Since that point, Wren said, Perry has been a hard worker, both in the classroom and on the court. It’s common for him to stay after practice for up to an hour getting in individual work with assistant coaches, and so far it’s paid off.
Perry has helped the Eagles get off to their first 3-0 start since the 2012-13 season by putting in a double-double per game. His 23.5 points and 10 rebounds per game leads the team by far. But even in a new scoring role, Perry has not lost the art of trying to make others better around him.
He’s still the first guy to pass out high fives in practice huddles, as well as the first to deflect praise to other teammates.
“I’ve been like that since I was younger,” Perry said. “I’m not a selfish guy. I always look for my teammates and try to find ways to make them better.”
And even despite the departure of some of Eastside’s best and more seasoned players, Perry feels the team’s chemistry has improved.
“I feel like we’re all closer,” he said. “Ever since the breakup, everyone is closer. This is like family. This is really family. I love all these guys, and I love playing with these guys.”

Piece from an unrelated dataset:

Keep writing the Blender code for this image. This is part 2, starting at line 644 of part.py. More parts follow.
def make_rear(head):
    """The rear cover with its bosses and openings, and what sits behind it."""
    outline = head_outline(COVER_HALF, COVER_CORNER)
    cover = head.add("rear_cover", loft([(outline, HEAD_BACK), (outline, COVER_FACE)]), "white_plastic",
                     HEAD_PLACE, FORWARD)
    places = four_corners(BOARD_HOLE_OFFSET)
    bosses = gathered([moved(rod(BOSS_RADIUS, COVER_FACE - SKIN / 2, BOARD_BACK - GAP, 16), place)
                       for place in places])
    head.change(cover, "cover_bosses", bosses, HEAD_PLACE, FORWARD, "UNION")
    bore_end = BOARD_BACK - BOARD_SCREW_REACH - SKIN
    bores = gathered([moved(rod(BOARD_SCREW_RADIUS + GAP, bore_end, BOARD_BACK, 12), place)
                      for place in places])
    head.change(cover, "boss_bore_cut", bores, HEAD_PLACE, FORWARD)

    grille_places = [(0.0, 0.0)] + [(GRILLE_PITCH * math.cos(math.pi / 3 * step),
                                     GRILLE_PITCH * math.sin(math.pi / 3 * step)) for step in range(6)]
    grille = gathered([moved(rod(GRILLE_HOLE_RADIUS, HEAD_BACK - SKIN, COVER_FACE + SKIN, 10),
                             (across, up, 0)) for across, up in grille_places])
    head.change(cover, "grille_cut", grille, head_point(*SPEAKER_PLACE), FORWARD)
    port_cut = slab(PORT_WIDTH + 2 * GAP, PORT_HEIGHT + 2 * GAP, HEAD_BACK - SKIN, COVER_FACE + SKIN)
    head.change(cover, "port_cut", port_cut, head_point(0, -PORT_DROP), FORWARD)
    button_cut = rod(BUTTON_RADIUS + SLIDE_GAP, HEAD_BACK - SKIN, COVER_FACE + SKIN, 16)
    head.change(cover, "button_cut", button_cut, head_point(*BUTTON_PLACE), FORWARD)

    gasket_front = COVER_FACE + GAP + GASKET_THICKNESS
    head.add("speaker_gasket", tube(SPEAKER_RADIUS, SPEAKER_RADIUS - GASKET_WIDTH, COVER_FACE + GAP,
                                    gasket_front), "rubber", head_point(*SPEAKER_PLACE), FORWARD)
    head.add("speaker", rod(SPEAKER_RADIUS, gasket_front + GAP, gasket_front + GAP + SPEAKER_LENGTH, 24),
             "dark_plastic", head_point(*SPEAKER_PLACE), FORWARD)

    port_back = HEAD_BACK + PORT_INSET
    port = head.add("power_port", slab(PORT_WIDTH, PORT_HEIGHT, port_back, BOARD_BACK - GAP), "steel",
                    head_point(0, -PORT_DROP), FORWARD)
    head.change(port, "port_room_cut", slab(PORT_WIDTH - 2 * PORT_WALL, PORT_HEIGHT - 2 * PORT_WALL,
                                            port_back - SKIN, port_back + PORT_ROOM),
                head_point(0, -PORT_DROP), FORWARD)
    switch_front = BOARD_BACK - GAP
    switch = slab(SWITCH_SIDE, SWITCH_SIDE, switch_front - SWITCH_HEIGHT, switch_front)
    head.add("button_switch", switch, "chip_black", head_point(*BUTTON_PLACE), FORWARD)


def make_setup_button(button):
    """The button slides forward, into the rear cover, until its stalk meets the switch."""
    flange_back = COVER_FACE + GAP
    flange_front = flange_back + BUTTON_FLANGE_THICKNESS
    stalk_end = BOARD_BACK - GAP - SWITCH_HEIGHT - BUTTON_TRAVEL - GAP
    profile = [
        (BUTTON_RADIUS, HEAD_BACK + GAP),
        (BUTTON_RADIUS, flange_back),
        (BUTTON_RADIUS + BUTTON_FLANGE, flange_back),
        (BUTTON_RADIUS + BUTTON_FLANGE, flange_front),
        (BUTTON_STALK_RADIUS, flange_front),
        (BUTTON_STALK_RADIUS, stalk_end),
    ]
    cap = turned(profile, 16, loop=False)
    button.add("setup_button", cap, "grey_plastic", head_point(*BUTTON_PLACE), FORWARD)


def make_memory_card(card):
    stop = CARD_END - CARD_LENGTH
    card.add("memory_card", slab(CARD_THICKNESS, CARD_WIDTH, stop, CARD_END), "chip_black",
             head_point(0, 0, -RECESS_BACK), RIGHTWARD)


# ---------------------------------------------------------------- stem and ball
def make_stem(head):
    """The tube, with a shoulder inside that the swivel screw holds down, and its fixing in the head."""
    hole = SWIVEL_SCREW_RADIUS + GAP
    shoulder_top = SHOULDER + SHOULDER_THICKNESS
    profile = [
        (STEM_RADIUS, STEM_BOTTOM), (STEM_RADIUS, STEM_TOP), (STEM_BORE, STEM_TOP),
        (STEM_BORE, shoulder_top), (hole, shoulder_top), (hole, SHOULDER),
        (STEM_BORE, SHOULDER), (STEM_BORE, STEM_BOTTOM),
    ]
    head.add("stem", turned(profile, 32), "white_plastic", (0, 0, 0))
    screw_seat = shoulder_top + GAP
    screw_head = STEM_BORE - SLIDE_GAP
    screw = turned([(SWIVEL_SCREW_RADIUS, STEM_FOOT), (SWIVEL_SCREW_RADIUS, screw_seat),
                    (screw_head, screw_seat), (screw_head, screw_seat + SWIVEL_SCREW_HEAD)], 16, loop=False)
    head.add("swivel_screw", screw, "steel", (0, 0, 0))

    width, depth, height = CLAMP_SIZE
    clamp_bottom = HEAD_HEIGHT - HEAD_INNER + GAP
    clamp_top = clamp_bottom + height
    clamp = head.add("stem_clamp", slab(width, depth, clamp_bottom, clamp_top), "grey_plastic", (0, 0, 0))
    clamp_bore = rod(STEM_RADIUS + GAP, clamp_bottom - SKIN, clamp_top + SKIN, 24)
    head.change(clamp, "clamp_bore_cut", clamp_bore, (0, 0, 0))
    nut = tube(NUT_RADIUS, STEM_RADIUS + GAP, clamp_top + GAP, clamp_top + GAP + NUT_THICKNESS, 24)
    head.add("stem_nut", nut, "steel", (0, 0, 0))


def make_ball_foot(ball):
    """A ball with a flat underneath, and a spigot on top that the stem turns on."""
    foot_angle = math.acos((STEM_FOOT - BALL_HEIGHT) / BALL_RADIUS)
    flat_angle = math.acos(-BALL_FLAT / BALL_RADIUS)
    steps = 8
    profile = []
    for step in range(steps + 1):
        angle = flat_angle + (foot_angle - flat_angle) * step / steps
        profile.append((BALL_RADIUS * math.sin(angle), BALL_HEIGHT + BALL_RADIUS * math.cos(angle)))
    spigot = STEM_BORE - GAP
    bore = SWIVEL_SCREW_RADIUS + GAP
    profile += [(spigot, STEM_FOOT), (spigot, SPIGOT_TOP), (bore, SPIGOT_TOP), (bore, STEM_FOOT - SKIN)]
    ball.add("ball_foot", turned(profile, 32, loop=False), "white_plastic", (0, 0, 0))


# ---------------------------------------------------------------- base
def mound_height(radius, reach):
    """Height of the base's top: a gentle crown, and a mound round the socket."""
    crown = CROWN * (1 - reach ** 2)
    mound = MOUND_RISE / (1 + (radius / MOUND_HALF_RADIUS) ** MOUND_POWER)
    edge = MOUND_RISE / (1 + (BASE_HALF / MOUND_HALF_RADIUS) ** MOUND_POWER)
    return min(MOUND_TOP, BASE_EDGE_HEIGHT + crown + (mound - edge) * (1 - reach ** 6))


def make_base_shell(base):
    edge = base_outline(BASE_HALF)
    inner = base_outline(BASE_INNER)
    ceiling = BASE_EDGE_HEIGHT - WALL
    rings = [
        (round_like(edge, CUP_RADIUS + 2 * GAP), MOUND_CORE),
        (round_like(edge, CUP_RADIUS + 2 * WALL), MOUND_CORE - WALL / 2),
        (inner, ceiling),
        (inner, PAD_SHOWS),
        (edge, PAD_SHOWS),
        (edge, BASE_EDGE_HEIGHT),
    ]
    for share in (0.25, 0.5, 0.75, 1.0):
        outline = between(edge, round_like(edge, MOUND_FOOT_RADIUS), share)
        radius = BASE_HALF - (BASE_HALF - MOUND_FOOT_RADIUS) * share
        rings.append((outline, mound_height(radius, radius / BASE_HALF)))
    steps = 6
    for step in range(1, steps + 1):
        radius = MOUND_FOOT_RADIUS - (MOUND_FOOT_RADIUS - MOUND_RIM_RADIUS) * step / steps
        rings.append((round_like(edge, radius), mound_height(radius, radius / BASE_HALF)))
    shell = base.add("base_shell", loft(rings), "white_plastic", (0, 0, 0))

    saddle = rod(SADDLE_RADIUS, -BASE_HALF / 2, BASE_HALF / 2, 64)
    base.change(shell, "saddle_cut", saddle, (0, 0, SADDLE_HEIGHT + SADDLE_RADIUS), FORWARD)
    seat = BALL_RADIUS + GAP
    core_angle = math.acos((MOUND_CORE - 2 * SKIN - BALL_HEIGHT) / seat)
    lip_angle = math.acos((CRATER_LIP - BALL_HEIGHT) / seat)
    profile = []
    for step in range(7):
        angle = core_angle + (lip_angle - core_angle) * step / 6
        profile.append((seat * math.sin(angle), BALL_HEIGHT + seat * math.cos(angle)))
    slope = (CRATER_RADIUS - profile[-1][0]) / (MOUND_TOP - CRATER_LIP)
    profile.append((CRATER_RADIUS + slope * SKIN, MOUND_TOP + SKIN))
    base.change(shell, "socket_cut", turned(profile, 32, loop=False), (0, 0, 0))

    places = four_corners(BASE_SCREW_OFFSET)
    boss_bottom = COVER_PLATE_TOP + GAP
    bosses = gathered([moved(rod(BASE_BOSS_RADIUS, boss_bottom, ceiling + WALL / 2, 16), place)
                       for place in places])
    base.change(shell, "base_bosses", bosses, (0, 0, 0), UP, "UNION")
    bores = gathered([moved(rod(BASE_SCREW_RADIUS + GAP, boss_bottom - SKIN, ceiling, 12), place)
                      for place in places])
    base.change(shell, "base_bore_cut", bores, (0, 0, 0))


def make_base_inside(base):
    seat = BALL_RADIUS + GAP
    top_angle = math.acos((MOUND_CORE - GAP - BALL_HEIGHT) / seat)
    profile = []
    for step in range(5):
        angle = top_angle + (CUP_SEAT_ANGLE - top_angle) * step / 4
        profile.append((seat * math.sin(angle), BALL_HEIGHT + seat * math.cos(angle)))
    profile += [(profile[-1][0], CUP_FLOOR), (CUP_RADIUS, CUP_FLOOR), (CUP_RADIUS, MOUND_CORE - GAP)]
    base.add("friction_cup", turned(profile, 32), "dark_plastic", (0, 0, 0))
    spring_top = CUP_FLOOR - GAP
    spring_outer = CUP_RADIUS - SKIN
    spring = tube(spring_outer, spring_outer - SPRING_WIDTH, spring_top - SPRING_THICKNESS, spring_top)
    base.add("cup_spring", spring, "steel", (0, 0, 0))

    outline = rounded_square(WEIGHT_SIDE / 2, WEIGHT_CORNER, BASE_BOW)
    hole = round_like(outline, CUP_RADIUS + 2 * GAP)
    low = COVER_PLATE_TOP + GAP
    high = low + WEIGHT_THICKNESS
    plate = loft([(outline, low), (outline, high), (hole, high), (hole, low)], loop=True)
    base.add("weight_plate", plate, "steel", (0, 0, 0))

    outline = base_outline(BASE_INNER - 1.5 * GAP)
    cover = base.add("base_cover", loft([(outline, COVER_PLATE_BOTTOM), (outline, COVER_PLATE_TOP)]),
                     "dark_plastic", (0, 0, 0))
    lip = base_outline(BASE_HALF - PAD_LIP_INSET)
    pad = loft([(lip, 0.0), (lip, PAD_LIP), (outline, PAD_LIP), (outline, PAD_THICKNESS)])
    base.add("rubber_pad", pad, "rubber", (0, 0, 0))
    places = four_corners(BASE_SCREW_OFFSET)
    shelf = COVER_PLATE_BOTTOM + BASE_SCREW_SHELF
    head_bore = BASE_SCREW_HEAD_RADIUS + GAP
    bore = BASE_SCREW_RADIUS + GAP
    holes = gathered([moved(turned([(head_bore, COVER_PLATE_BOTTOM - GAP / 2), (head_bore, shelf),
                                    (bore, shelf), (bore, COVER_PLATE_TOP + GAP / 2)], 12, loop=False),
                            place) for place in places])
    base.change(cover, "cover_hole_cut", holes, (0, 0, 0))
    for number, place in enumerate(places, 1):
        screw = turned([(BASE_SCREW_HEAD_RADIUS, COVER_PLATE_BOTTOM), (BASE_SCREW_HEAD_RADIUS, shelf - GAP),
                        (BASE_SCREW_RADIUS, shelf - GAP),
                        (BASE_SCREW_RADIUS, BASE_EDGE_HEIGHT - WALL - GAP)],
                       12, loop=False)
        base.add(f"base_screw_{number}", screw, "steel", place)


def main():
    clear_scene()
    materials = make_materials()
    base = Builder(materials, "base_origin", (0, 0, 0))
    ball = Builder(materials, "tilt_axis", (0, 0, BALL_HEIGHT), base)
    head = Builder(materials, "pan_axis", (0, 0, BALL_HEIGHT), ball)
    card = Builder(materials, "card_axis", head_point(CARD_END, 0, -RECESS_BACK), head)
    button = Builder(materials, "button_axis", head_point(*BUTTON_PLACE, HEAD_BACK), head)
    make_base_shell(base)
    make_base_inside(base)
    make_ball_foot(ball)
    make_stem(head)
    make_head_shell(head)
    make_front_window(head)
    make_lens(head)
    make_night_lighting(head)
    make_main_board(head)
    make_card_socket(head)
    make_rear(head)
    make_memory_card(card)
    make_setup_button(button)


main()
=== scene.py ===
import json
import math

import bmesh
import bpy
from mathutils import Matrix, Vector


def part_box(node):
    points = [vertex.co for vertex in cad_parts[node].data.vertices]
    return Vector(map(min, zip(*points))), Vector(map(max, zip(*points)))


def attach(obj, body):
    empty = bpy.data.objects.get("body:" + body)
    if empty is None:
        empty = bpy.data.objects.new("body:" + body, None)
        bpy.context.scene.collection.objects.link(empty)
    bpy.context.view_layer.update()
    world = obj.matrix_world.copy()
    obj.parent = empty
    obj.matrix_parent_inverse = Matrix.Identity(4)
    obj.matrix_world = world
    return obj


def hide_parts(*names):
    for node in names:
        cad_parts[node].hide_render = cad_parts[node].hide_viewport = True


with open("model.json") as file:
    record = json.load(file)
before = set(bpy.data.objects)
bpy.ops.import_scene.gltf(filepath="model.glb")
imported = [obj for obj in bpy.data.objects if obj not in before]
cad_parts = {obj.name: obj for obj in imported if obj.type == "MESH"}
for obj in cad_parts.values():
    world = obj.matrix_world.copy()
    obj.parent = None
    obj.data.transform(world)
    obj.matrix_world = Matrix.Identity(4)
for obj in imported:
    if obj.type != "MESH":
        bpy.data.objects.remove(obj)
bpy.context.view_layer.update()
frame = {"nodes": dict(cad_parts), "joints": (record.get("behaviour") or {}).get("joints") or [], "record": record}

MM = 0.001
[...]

Yet, Perry knows that a game Friday with Newton means his first time facing one of his former teammates, Miller, in a different jersey. And while both Wren and Perry call the in-county rival a competitive, but friendly one, Perry won’t try to downplay the importance of playing well against his former backcourt partner.
“Nah, we’ve gotta go at them,” Perry said. “I’ve been looking forward to it since the summer. I’m ready for it. We’re all ready for it and we’re looking forward to it. It should be a fun and exciting game.”
It’s also a game that, for Perry, could prove that the hard work he’s put in to grow as a player and a leader during this offseason won’t have gone for naught.
“Like I said, it’s a chance for us to kind of prove something to everyone,” he said. “I think we can make a deep playoff run. Once we get everything figured out, we can really make a deep playoff run, and I think this year we’re going to shock a lot of people.”